Zensights provides a space for gentle contemplation in a world filled with hectic action and stressed-out situations.

Friday, June 09, 2006

The Importance of Mantle Clocks

Not all my houses have had mantles. The first house I ever lived in was a ticky-tacky subdivision model that resembled all 300 other houses on a hill in Illinois. In this little efficiency home, there was no fireplace; therefore, no mantle. A gleaming furnace hummed away all winter with no need of a messy old fireplace.

The next house I lived in belonged to my grandparents, and it was old and creaky even then. It had a large fireplace in the living room. It was put there by a Mr. Brown when he constructed the house at the turn of the century, back when fires were needed to augment whatever heating contraption was used to keep the family from freezing to death during the winters.

I loved this fireplace, even when it wasn't in use. It was a gaping, sooty hole that mystified me; a place where Santa came and occasional raccoons tried to enter the house and upset the harmony of the family.
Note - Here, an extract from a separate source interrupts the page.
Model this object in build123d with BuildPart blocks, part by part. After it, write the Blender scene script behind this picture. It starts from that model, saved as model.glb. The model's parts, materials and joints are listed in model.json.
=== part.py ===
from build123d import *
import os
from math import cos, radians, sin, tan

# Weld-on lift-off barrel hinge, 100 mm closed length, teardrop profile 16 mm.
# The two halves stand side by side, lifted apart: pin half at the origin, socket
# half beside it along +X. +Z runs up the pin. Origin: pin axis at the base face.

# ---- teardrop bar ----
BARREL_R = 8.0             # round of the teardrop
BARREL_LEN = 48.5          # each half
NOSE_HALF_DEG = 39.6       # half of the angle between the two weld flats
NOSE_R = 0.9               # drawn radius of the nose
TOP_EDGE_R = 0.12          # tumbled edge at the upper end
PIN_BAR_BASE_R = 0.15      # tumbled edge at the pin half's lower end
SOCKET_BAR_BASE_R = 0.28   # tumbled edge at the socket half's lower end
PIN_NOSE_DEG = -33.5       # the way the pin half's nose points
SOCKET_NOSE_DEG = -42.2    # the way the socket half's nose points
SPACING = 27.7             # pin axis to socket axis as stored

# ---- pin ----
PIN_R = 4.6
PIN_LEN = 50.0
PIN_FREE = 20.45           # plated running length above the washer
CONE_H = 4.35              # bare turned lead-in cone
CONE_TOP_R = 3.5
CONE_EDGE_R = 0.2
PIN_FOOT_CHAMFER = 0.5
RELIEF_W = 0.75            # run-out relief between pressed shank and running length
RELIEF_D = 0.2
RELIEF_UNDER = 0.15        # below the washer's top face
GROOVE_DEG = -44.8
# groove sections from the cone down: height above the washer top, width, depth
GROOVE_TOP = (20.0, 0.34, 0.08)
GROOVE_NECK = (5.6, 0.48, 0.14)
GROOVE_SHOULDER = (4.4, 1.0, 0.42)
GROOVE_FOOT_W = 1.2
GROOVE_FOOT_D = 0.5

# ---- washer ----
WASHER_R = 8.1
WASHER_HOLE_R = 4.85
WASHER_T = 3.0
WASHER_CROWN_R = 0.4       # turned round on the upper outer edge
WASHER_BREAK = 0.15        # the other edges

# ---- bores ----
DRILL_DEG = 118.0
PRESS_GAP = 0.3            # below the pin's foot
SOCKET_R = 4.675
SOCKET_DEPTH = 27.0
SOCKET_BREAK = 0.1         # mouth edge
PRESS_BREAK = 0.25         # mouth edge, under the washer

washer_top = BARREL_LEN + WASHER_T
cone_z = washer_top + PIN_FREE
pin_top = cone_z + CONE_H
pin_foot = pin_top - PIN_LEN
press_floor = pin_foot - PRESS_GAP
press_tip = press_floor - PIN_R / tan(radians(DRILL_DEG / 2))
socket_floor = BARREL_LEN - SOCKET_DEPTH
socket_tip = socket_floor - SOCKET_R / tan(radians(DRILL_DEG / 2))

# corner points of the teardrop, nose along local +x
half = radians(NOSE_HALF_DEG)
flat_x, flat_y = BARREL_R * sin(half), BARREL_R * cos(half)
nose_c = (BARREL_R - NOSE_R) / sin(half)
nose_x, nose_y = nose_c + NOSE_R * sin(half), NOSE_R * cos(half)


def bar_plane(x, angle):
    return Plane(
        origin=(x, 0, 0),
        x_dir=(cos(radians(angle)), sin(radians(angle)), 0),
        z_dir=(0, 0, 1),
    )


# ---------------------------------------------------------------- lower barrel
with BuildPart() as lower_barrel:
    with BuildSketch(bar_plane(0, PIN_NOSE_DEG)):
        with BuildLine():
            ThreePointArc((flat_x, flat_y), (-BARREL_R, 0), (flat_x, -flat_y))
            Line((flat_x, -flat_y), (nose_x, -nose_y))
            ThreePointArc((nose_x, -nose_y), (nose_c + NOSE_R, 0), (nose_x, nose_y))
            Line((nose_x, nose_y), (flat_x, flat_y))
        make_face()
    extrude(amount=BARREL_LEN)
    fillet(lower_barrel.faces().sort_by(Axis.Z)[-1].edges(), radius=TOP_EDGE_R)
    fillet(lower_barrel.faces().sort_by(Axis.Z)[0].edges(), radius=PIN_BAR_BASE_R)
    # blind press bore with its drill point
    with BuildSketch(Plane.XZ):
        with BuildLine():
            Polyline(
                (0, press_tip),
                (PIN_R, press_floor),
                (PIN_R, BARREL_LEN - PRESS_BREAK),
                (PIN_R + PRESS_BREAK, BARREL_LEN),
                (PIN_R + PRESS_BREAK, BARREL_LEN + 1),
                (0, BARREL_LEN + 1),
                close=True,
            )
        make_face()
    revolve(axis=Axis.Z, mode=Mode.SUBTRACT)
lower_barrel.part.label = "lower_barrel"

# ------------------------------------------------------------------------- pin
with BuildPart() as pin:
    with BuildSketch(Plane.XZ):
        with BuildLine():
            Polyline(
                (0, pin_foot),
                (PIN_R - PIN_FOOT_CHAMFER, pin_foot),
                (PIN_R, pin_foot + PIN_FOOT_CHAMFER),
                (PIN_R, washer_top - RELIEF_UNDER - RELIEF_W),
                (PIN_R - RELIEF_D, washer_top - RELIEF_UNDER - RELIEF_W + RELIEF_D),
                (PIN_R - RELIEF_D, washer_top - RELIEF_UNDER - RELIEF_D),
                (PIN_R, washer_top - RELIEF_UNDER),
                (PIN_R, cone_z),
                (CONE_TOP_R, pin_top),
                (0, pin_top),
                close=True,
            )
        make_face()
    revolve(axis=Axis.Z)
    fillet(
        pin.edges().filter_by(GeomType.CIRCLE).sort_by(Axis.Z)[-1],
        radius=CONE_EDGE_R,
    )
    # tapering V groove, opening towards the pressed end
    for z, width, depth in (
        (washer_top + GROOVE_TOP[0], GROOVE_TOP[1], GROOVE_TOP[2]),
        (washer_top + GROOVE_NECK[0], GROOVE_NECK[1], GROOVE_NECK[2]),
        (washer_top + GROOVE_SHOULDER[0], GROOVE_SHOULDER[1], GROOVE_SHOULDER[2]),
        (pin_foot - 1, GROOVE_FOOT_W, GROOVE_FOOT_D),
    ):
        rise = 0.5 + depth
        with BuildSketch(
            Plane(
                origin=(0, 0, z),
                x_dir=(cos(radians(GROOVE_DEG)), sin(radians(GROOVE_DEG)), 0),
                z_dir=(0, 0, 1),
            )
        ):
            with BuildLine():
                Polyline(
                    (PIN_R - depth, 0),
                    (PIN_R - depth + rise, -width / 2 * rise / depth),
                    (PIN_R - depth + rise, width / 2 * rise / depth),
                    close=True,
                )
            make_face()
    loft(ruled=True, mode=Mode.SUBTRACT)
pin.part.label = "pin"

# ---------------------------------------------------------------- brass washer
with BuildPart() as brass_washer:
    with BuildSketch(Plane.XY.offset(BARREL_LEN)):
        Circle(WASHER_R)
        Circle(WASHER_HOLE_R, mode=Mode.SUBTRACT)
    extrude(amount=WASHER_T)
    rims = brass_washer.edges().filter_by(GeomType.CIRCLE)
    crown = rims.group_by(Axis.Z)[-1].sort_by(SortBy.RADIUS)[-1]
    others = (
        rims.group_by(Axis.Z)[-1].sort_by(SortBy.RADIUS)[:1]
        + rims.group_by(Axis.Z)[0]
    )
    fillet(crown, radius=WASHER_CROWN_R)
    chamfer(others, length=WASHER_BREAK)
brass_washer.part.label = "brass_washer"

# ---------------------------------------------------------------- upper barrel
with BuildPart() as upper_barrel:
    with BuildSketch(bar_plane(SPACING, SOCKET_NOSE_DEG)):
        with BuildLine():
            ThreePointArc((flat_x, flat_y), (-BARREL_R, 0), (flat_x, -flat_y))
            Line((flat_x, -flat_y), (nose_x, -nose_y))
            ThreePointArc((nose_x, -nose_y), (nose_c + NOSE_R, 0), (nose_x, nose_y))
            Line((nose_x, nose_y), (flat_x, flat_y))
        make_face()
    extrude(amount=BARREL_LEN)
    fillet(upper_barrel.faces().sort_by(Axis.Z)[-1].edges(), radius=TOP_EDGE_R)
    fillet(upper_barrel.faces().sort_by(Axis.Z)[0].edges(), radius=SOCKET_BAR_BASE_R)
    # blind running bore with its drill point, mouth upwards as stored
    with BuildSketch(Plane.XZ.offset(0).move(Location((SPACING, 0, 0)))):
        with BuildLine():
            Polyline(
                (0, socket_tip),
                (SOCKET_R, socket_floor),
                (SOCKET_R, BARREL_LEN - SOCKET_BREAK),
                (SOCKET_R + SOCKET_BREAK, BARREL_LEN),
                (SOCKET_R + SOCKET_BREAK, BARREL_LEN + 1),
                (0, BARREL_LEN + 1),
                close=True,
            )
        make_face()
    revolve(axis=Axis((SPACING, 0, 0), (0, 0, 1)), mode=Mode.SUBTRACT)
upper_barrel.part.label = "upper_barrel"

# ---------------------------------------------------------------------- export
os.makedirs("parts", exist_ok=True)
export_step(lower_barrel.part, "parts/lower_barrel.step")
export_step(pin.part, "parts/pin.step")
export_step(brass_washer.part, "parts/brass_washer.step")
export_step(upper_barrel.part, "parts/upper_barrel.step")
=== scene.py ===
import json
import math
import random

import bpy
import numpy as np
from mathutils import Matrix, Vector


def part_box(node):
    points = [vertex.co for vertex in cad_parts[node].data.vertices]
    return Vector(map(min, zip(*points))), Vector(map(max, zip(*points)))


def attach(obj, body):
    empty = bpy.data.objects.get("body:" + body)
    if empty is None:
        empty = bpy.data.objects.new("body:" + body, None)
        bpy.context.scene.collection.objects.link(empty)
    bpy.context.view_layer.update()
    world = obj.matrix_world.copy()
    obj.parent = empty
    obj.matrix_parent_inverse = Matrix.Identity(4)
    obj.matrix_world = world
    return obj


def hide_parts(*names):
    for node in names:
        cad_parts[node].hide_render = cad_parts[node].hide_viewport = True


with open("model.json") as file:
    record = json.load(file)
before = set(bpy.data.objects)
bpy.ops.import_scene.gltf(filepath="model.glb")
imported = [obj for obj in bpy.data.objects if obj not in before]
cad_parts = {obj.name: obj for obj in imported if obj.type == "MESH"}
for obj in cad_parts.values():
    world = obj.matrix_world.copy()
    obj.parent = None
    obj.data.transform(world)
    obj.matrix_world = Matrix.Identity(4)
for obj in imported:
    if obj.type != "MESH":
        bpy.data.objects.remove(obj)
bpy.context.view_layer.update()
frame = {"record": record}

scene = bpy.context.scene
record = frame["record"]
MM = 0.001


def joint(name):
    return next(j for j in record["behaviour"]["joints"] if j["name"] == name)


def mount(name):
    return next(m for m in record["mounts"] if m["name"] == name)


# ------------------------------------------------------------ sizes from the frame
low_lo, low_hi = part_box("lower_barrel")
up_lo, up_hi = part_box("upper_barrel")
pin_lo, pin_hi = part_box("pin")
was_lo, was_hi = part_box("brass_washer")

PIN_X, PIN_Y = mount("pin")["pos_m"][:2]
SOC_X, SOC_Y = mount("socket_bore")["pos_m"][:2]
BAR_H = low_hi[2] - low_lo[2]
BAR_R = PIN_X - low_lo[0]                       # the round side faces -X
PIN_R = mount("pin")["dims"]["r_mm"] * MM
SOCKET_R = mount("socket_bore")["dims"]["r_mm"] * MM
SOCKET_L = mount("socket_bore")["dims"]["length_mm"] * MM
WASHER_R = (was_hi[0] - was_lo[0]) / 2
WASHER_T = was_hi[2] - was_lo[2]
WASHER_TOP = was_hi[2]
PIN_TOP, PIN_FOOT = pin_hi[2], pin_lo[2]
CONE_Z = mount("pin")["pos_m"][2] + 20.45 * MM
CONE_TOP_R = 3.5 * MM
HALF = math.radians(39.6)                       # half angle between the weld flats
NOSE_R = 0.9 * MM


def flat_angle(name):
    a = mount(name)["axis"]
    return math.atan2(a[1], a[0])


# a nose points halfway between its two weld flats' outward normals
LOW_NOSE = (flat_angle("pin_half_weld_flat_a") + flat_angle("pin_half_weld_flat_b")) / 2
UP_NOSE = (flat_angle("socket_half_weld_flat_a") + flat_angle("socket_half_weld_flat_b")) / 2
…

My grandmother put a gigantic, potted fern in its hollow during the summer months which served as a jungle for my dolls. My grandfather fired it up regularly during the winter time so that we could "cut the chill" and drink our bedtime cocoa next to it.
Over this fireplace was a massive mantle which held a variety of things over the years. Candle sticks, photographs, awards and trophies, but the most memorable thing about this mantle was the beautiful, hand-carved mahogany clock which rang every hour on the hour.
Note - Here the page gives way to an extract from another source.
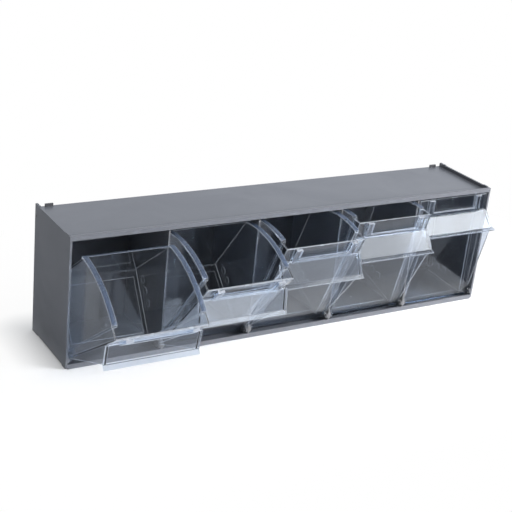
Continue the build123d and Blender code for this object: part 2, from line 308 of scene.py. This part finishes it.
def clearPlastic(name, look):
    material = bpy.data.materials.new(name)
    material.use_nodes = True
    tree = material.node_tree
    shader = tree.nodes["Principled BSDF"]
    output = tree.nodes["Material Output"]
    surface = addNode(tree, "ShaderNodeGroup", (-350, 100), node_tree=clearGroup)
    surface.inputs["Color"].default_value = (*look["tint"], 1.0)
    surface.inputs["Roughness"].default_value = look["roughness"]
    surface.inputs["Scuff"].default_value = look["scuff"]
    surface.inputs["Ripple Height"].default_value = look["ripple"]
    color = surface.outputs["Color"]
    # painted glow: the edge and rim faces emit light; colour and glow of all three edge materials are dimmed by
    # the painted shade round the pivot
    if "paintedGlow" in look:
        shade = shadeAtPivot(tree, look, (-1300, 500))
        darker = addNode(tree, "ShaderNodeVectorMath", (-150, 400), operation="SCALE")
        tree.links.new(color, darker.inputs[0])
        tree.links.new(shade, darker.inputs["Scale"])
        color = darker.outputs["Vector"]
        shader.inputs["Emission Color"].default_value = (*look["paintedGlow"], 1.0)
        strength = arithmetic(tree, "MULTIPLY", (-150, 600), shade, look["paintedGlowStrength"])
        tree.links.new(strength, shader.inputs["Emission Strength"])
    tree.links.new(color, shader.inputs["Base Color"])
    tree.links.new(surface.outputs["Roughness"], shader.inputs["Roughness"])
    tree.links.new(surface.outputs["Normal"], shader.inputs["Normal"])
    shader.inputs["Transmission Weight"].default_value = look["transmission"]
    shader.inputs["IOR"].default_value = look["ior"]
    if "coat" in look:
        shader.inputs["Coat Weight"].default_value = look["coat"]
        shader.inputs["Coat IOR"].default_value = look["coatIor"]
        shader.inputs["Coat Roughness"].default_value = look["coatRoughness"]
    shadowPass = addNode(tree, "ShaderNodeBsdfTransparent", (50, -300))
    shadowPass.inputs["Color"].default_value = (*look["shadowTint"], 1.0)
    path = addNode(tree, "ShaderNodeLightPath", (50, 400))
    mix = addNode(tree, "ShaderNodeMixShader", (350, 100))
    tree.links.new(path.outputs["Is Shadow Ray"], mix.inputs["Fac"])
    tree.links.new(shader.outputs["BSDF"], mix.inputs[1])
    tree.links.new(shadowPass.outputs["BSDF"], mix.inputs[2])
    tree.links.new(mix.outputs["Shader"], output.inputs["Surface"])
    if "absorb" in look:
        absorb = addNode(tree, "ShaderNodeVolumeAbsorption", (50, -500), Density=look["absorbDensity"])
        absorb.inputs["Color"].default_value = (*look["absorb"], 1.0)
        tree.links.new(absorb.outputs["Volume"], output.inputs["Volume"])
    return material


def assignSlots(item, tilt):  # material slots of the faces on the front rim, the arc flanges and the pull lip
    count = len(item.data.polygons)
    centre = np.empty(count * 3, np.float32)
    facing = np.empty(count * 3, np.float32)
    item.data.polygons.foreach_get("center", centre)
    item.data.polygons.foreach_get("normal", facing)
    centre = centre.reshape(-1, 3) - binPlace["pivot"]
    facing = facing.reshape(-1, 3)
    cosine, sine = math.cos(math.radians(tilt)), math.sin(math.radians(tilt))
    y = centre[:, 1] * cosine + centre[:, 2] * sine  # turned back to the closed bin
    z = centre[:, 2] * cosine - centre[:, 1] * sine
    faceY = facing[:, 1] * cosine + facing[:, 2] * sine
    faceZ = facing[:, 2] * cosine - facing[:, 1] * sine
    reach = np.hypot(y, z)
    outward = (faceY * y + faceZ * z) / reach
    slots = np.zeros(count, np.int32)
    onRim = (z > binPlace["rimHeight"]) & (faceZ > binPlace["rimFacing"]) & (y < 0.0)
    onArc = (reach > binPlace["arcInside"]) & (outward > binPlace["arcFacing"])
    slots[onRim] = binSlots["rim"]
    slots[onArc & (y > binPlace["arcStart"])] = binSlots["arc"]
    slots[y < binPlace["lipStart"]] = binSlots["lip"]
    item.data.polygons.foreach_set("material_index", slots)


clearLooks = {
    "ClearPlastic": clearLook,
    "ClearPlasticEdge": edgeLook,
    "ClearPlasticRim": rimLook,
    "ClearPlasticFlange": flangeLook,
    "ClearPlasticLip": lipLook,
}
clearMaterials = [clearPlastic(name, look) for name, look in clearLooks.items()]
for name, tilt in zip(binNames, binPlace["tilts"]):
    paint(cadNodes[name], *clearMaterials)
    assignSlots(cadNodes[name], tilt)
    softenEdges(cadNodes[name], clearLook)
print("clear bins ready")

# Floor: pale next to the object, where it keeps the shadow, and plain white further out
floorLook = {
    "color": (0.95, 0.95, 0.955),
    "size": 9.0,
    "footprint": (0.3, 0.0535, 1.0),
    "whiteNear": 0.2,
    "whiteMiddle": 0.93,
    "nearReach": 0.05,
    "farReach": 0.3,
    "mirrorTint": (0.83, 0.87, 0.95),
    "roughness": 0.9,
    "specular": 0.1,
}


def seenDirectly(tree, place):  # two sockets: 1 until the ray has met a matt surface, and 1 on mirrored rays
    path = addNode(tree, "ShaderNodeLightPath", place)
    bounced = arithmetic(tree, "MINIMUM", (place[0] + 200, place[1]), path.outputs["Diffuse Depth"], 1.0)
    seen = arithmetic(tree, "SUBTRACT", (place[0] + 400, place[1]), 1.0, bounced)
    return seen, path.outputs["Is Glossy Ray"]


def whiteOrMirrored(tree, glossy, place):  # white to look at, faintly blue where it is mirrored
    tint = addNode(tree, "ShaderNodeMix", place, data_type="RGBA")
    tree.links.new(glossy, tint.inputs["Factor"])
    tint.inputs["A"].default_value = (1.0, 1.0, 1.0, 1.0)
    tint.inputs["B"].default_value = (*floorLook["mirrorTint"], 1.0)
    return tint.outputs["Result"]


bpy.ops.mesh.primitive_plane_add(size=floorLook["size"])
floor = bpy.context.object
floor.name = "Floor"
floorPaint = bpy.data.materials.new("PaleFloor")
floorPaint.use_nodes = True
floorTree = floorPaint.node_tree
floorShader = floorTree.nodes["Principled BSDF"]
floorShader.inputs["Base Color"].default_value = (*floorLook["color"], 1.0)
floorShader.inputs["Roughness"].default_value = floorLook["roughness"]
floorShader.inputs["Specular IOR Level"].default_value = floorLook["specular"]
floorCoords = addNode(floorTree, "ShaderNodeTexCoord", (-1500, 300)).outputs["Object"]
floorSide = addNode(floorTree, "ShaderNodeVectorMath", (-1300, 300), operation="ABSOLUTE")
floorTree.links.new(floorCoords, floorSide.inputs[0])
floorPast = addNode(floorTree, "ShaderNodeVectorMath", (-1100, 300), operation="SUBTRACT")
floorTree.links.new(floorSide.outputs["Vector"], floorPast.inputs[0])
floorPast.inputs[1].default_value = floorLook["footprint"]
floorOut = addNode(floorTree, "ShaderNodeVectorMath", (-900, 300), operation="MAXIMUM")
floorTree.links.new(floorPast.outputs["Vector"], floorOut.inputs[0])
floorOut.inputs[1].default_value = (0.0, 0.0, 0.0)
floorReach = addNode(floorTree, "ShaderNodeVectorMath", (-700, 300), operation="LENGTH")
floorTree.links.new(floorOut.outputs["Vector"], floorReach.inputs[0])
floorNear = remap(
    floorTree,
    floorReach.outputs["Value"],
    (-500, 300),
    0.0,
    floorLook["nearReach"],
    floorLook["whiteNear"],
    floorLook["whiteMiddle"],
)
floorFar = remap(
    floorTree,
    floorReach.outputs["Value"],
    (-500, 0),
    floorLook["nearReach"],
    floorLook["farReach"],
    0.0,
    1.0 - floorLook["whiteMiddle"],
)
floorFade = arithmetic(floorTree, "ADD", (-300, 300), floorNear, floorFar)
floorSeen, floorGlossy = seenDirectly(floorTree, (-900, 700))
floorWhite = addNode(floorTree, "ShaderNodeEmission", (-100, -100), Strength=1.0)
floorTree.links.new(whiteOrMirrored(floorTree, floorGlossy, (-300, -100)), floorWhite.inputs["Color"])
floorMix = addNode(floorTree, "ShaderNodeMixShader", (350, 100))
floorShare = arithmetic(floorTree, "MULTIPLY", (-100, 500), floorFade, floorSeen)
floorTree.links.new(floorShare, floorMix.inputs["Fac"])
floorTree.links.new(floorShader.outputs["BSDF"], floorMix.inputs[1])
floorTree.links.new(floorWhite.outputs["Emission"], floorMix.inputs[2])
floorTree.links.new(floorMix.outputs["Shader"], floorTree.nodes["Material Output"].inputs["Surface"])
paint(floor, floorPaint)

# Cards on the floor, there only for mirrored rays: the dark one in the clear fronts, the grey one in the left side
cardLooks = {
    "DarkCard": {"color": (0.01, 0.01, 0.011), "middle": (0.925, -0.5), "size": (1.2, 1.6)},
    "GreyCard": {"color": (0.4, 0.405, 0.42), "middle": (-1.105, 0.6), "size": (1.59, 2.6)},
}
cardHeight = 0.0005
for name, look in cardLooks.items():
    bpy.ops.mesh.primitive_plane_add(size=1.0)
    card = bpy.context.object
    card.name = name
    card.scale = (*look["size"], 1.0)
    card.location = (*look["middle"], cardHeight)
    for rays in ("camera", "diffuse", "volume_scatter", "shadow"):
        setattr(card, f"visible_{rays}", False)
    cardPaint = bpy.data.materials.new(name)
    cardPaint.use_nodes = True
    cardTree = cardPaint.node_tree
    cardShader = cardTree.nodes["Principled BSDF"]
    cardShader.inputs["Base Color"].default_value = (*look["color"], 1.0)
    cardShader.inputs["Roughness"].default_value = floorLook["roughness"]
    cardPath = addNode(cardTree, "ShaderNodeLightPath", (-300, 300))
    cardMix = addNode(cardTree, "ShaderNodeMixShader", (300, 100))
    mirrored = arithmetic(cardTree, "MINIMUM", (0, 300), cardPath.outputs["Glossy Depth"], 1.0)
    cardTree.links.new(mirrored, cardMix.inputs["Fac"])
    cardClear = addNode(cardTree, "ShaderNodeBsdfTransparent", (0, -200))
    cardTree.links.new(cardClear.outputs["BSDF"], cardMix.inputs[1])
    cardTree.links.new(cardShader.outputs["BSDF"], cardMix.inputs[2])
    cardTree.links.new(cardMix.outputs["Shader"], cardTree.nodes["Material Output"].inputs["Surface"])
    paint(card, cardPaint)
print("floor ready")

# Lamps: a large softbox high on the front right with a weaker glow round it, and two hidden from mirrored rays
lampLooks = {
    "Softbox": {
        "place": (1.726, -1.077, 1.63),
        "aim": (0.1, -0.05, 0.1),
        "color": (0.94, 0.97, 1.0),
        "size": (1.2, 1.5),
        "power": 20.0,
    },
    "SoftboxGlow": {
        "place": (1.80, -1.13, 1.70),
        "aim": (0.1, -0.05, 0.1),
        "color": (0.94, 0.97, 1.0),
        "size": (1.8, 2.0),
        "power": 26.0,
    },
    "FrontGlow": {
        "place": (1.75, -1.3, 0.55),
        "aim": (0.0, 0.0, 0.1),
        "color": (1.0, 0.99, 0.98),
        "size": (0.9, 0.6),
        "power": 115.0,
        "mirrored": False,
    },
    "TopGlow": {
        "place": (0.0, 0.5, 2.4),
        "aim": (0.0, 0.0, 0.1),
        "color": (0.94, 0.97, 1.0),
        "size": (2.0, 2.0),
        "power": 27.0,
        "mirrored": False,
    },
}
for name, look in lampLooks.items():
    lampData = bpy.data.lights.new(name, "AREA")
    lampData.shape = "RECTANGLE"
    lampData.size, lampData.size_y = look["size"]
    lampData.energy = look["power"]
    lampData.color = look["color"]
    lamp = bpy.data.objects.new(name, lampData)
    lamp.location = look["place"]
    lamp.visible_glossy = look.get("mirrored", True)
    lamp.rotation_euler = (Vector(look["aim"]) - lamp.location).to_track_quat("-Z", "Y").to_euler()
    scene.collection.objects.link(lamp)

# World: white where it is seen, mirrored or looked through, a dimmer pale studio as light
worldLook = {"studio": (0.96, 0.98, 1.0), "strength": 0.26}
world = bpy.data.worlds.new("Studio")
scene.world = world
world.use_nodes = True
worldTree = world.node_tree
studioLight = worldTree.nodes["Background"]
studioLight.inputs["Color"].default_value = (*worldLook["studio"], 1.0)
studioLight.inputs["Strength"].default_value = worldLook["strength"]
whiteBackdrop = addNode(worldTree, "ShaderNodeBackground", (-50, -150), Strength=1.0)
worldSeen, worldGlossy = seenDirectly(worldTree, (-750, 300))
worldTree.links.new(whiteOrMirrored(worldTree, worldGlossy, (-300, -150)), whiteBackdrop.inputs["Color"])
worldMix = addNode(worldTree, "ShaderNodeMixShader", (200, 0))
worldTree.links.new(worldSeen, worldMix.inputs["Fac"])
worldTree.links.new(studioLight.outputs["Background"], worldMix.inputs[1])
worldTree.links.new(whiteBackdrop.outputs["Background"], worldMix.inputs[2])
worldTree.links.new(worldMix.outputs["Shader"], worldTree.nodes["World Output"].inputs["Surface"])
scene.view_settings.view_transform = "Standard"
print("stage and lamps ready")

# Camera as fitted to the photograph's perspective
cameraLook = {
    "place": (-0.75722, -1.14526, 0.64925),
    "right": (0.859789, -0.501525, 0.096106),
    "up": (0.117824, 0.377961, 0.918293),
    "back": (-0.496871, -0.778215, 0.384058),
    "lens": 81.964,
    "sensor": 36.0,
}
cameraData = bpy.data.cameras.new("Camera")
cameraData.sensor_width = cameraLook["sensor"]
cameraData.lens = cameraLook["lens"]
camera = bpy.data.objects.new("Camera", cameraData)
turn = Matrix((cameraLook["right"], cameraLook["up"], cameraLook["back"])).transposed()
camera.matrix_world = Matrix.Translation(cameraLook["place"]) @ turn.to_4x4()
scene.collection.objects.link(camera)
scene.camera = camera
I remember that when I first moved into the "old house," as we called it, I was awakened many times during the night as the mantle clock sang its little song, then tolled off the hour. Even as a child in a far distant bedroom, I wondered how any rational person could sleep through all that racket. It took me several nights of wakefulness, to finally make it through all the music.

Once I remember awakening in the middle of the night, not at all sure of what was bothering me. It wasn't until the next day that I realized that the clock had wound down because my grandmother was in the hospital and not home to wind the trusted old clock. Somehow, I was aware, subconsciously at least, that the hour had not been struck and it was so unsettling to my sensibilities that I awoke from a sound sleep.

When my family made the big move to Florida and there was no need for a fireplace, we sold the old mantle clock at a garage sale and it was years before I thought of it again. It came back to me when my husband and I found and bought a home with a fireplace and mantle. My in-laws gave us a lovely, mantle clock for our first Christmas we were in the house. It wasn't the mantle clock of my youth. This clock was a complicated mechanism that whirred and spun before your eyes under the protection of a dainty, glass bell jar. Even so this mantle clock sang a classical piece, something by Tchaikovsky, I think, every hour on the hour. Every hour on the hour of those first few days of ownership, I awoke remembering the comfort I had known at an earlier time in my life.

It still amazes me how important this new clock has become. I thought it was broken when actually the battery had just run down. I recall how heartsick I was until I figured out the problem and rectified it. Now, I keep a pack of fresh batteries in the house just in case there is a "rundown," or I might find myself sitting bolt upright in bed in the middle of the night trying to figure out what is not right.